Dreams are emotional weather reports first, and casting choices second.
Is It a Warning?
Most of the time, no. Dreaming about someone is far more often your mind processing feelings, memory, or unfinished business than it is a signal to act or worry.
It leans closer to a genuine warning only when the dream is recurring, unusually vivid, and paired with a real waking-life situation you already know is unresolved, like an actual conversation you have been avoiding or a boundary you keep letting slide. In that case, the dream is less a prophecy and more your own awareness finally getting loud enough to notice.
If the dream feels ordinary, forgettable, or purely emotional in tone, treat it as reflection, not a sign of anything about to go wrong.
Why You Keep Having This Dream
Recurring dreams about the same person usually mean the underlying feeling has not been resolved, not that the dream is trying harder to reach you. Something about that emotional thread, longing, guilt, comparison, unfinished conversation, is still open.
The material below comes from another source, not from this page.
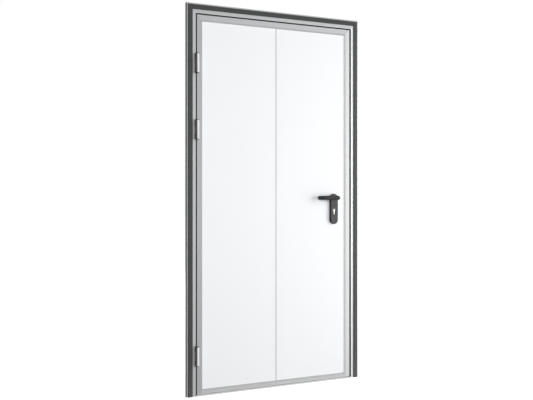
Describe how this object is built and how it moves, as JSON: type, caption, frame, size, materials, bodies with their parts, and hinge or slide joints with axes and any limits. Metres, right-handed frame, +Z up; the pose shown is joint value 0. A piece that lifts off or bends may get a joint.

Once the waking-life feeling gets acknowledged or addressed, these dreams tend to fade on their own, often without any dramatic final version. They simply stop being needed.
Someone Dream Meaning at a Glance
- Core meaning: dreaming about someone usually reflects an emotional charge you carry toward what they represent, not a literal message about them.
- Spiritual: often read as a mirror showing you something you already sense but have not voiced, occasionally read as guidance when the dream feels unusually clear.
- Biblical: traditionally read as symbolic figures representing seasons, qualities, or reassurance, with true prophetic dreams treated as rare and distinct from ordinary ones.
- Most common scenario: a stranger, ex, or familiar face appearing during a period of transition or unresolved feeling.
- When it leans toward a warning: when the dream recurs and mirrors a real situation you already know needs attention.
- What to do next: name the emotion in the dream before the identity, and ask what in your waking life carries that same feeling.
The person in the dream is rarely the point. The feeling they carried is.